Tatsächlich ist diese Schallplatte keine Kompilation aus dem Nachlass. Sie wurde noch als Werk konzipiert und trägt als solches nicht nur einen Namen, den ihr der Komponist gab, nämlich "Dance Me This", sondern verfolgt auch ein Programm: Frank Zappa hatte sich die sieben Stücke dieses Albums als Musik für zeitgenössischen Tanz vorgestellt. Und je öfter man sie hört, desto mehr leuchtet diese Aufgabe ein: Denn jedes dieser kleinen Werke ist eine Art Tableau mit einer gleichsam vertikalen Ausrichtung - hier geht also wenig voran oder strebt einem Ziel zu, wie es in der abendländischen Musik üblich ist, sondern die Musik bewegt sich zyklisch oder scheint sogar in einer kurzen Sequenz stehen zu bleiben.

Und wenn sich, wie das Titelstück "Dance Me This", eines dieser kleinen Werke tatsächlich für eine kurze Zeit nach gewöhnlicher populärer Musik anhört (ein Klavier spielt ein paar Takte, die nach Gospel und Keith Jarrett in den Siebzigern klingen), so kann man gewiss sein, sich auf unsicherem Terrain zu bewegen: Nur für ein paar Augenblicke bewegt sich die Musik in einem Sechs-Viertel-Takt, aber mit dieser Überschaubarkeit ist es bald vorbei und die Zählerei führt ins Nichts. Doch enthält dieses Stück eine Sequenz von vielleicht fünfzehn Sekunden Dauer, in denen Zappa zum letzten Mal als Gitarrist auftritt - stark verzerrt und dem bloßen Geräusch sehr nahe.

Es rumst und scheppert, donnert und klopft

Abgesehen von den drei mongolischen Sängern gibt es, außer dem Komponisten selber, keine Musiker auf diesen Einspielungen: Zappa nahm die Musik, wie er es schon bei "Jazz from Hell" (1986) und einigen anderen Platten getan hatte, am Synclavier auf, einem frühen digitalen Synthesizer, der bereits mit Samples arbeitete. Verglichen mit dem auch schon postum veröffentlichten und ebenfalls weitgehend am Synclavier entstandenen Album "Civilization Phaze III" (1994), ist "Dance Me This" jedoch zumindest über große Strecken noch für Menschen hörbar, die noch keinen Zugang zu neuer Musik gefunden haben: Auch wenn die Stücke keine - oder zumindest: keine erkennbaren - Melodien besitzen, so sind sie in ihrer Mehrheit diatonisch, also in den üblichen Tonleitern angelegt.
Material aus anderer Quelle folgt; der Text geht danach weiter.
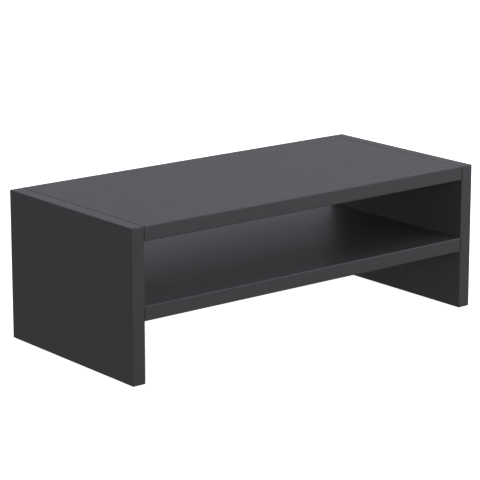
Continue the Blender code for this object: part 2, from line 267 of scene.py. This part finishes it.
def chipboard(name, axis, low, high):
    """Sawn particleboard between two laminated faces: coarse chips in the core, fine ones outside it."""
    finish = Finish(name, roughness=0.85)
    across = finish.add("ShaderNodeSeparateXYZ", {"Vector": finish.place}).outputs[axis]
    from_middle = finish.math("ABSOLUTE", finish.ramp(across, low, high, -1.0, 1.0))
    is_core = finish.ramp(from_middle, 0.55, 0.7, 1.0, 0.0)
    is_laminate = finish.math("GREATER_THAN", from_middle, 1 - 2 * LAMINATE / (high - low))

    coarse_chip = (2.6 * MM, 2.2 * MM, 1.1 * MM)
    fine_chip = (0.9 * MM, 0.8 * MM, 0.5 * MM)
    coarse = finish.cells(coarse_chip, output="Color")
    fine = finish.cells(fine_chip, output="Color")
    chips = finish.mix(is_core, fine, coarse)
    chip_tone = finish.add("ShaderNodeSeparateColor", {"Color": chips}).outputs["Red"]
    wood = finish.colours(
        chip_tone,
        (0.0, (0.17, 0.095, 0.045)),
        (0.35, (0.36, 0.23, 0.12)),
        (0.75, (0.50, 0.35, 0.19)),
        (1.0, (0.62, 0.47, 0.29)),
    )
    dust = finish.noise(0.5 * MM, detail=3.0)
    wood = finish.mix(0.35, wood, finish.tinted(dust, (0.2, 0.13, 0.07), (0.6, 0.46, 0.29)))
    gaps = finish.cells(coarse_chip, feature="DISTANCE_TO_EDGE")
    hollow_and_shade = finish.math("MULTIPLY", finish.ramp(gaps, 0.0, 0.12, 0.55, 0.0), is_core)
    # Painted shade: the hollows between the core's chips are darkened as if in shadow; the same mask sinks them as
    # pits.
    wood = finish.mix(hollow_and_shade, wood, (0.05, 0.03, 0.015, 1))
    finish.set("Base Color", finish.mix(is_laminate, wood, (*grey(CHARCOAL), 1)))

    pits = finish.bump(finish.math("SUBTRACT", 1.0, hollow_and_shade), 0.3 * MM, 0.7)
    finish.set("Normal", finish.bump(dust, 0.12 * MM, 0.6, pits))
    return finish.material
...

Ohnehin wird das Synclavier (das bei Weitem nicht so beweglich klingt wie moderne Synthesizer) hauptsächlich benutzt, um Schlagzeug und Percussion zu simulieren. Es rumst und scheppert, donnert und klopft, und erst gleichsam in zweiter Instanz bauen sich Tonfolgen und Harmonien auf.

Ob das überhaupt hörbar ist, für viele Menschen? Ja, es ist. Man muss sich aber der Musik zuwenden, der Kopf muss klar sein, das Gemüt geduldig. Und man muss die Ohren den Klängen zuwenden, den Wechseln von Stille und Ton, der Dauer und den Rhythmen.

Dann entfaltet sich auch eine Komposition wie "Wolf Harbor" in ihren fünf Sätzen und mit ihren knapp dreißig Minuten Dauer: als ein kompliziertes, aber sorgfältig angelegtes Gewebe, das gelegentlich, vor allem in den rhythmischen Elementen des zweiten Satzes, an Edgar Varèse erinnert - an den Komponisten neuer Musik, der Frank Zappas erstes Idol geworden war, als Zappa, gerade achtzehn Jahre alt, das Cover (!) einer Schallplatte Varèses betrachtete. So schließen sich die Kreise.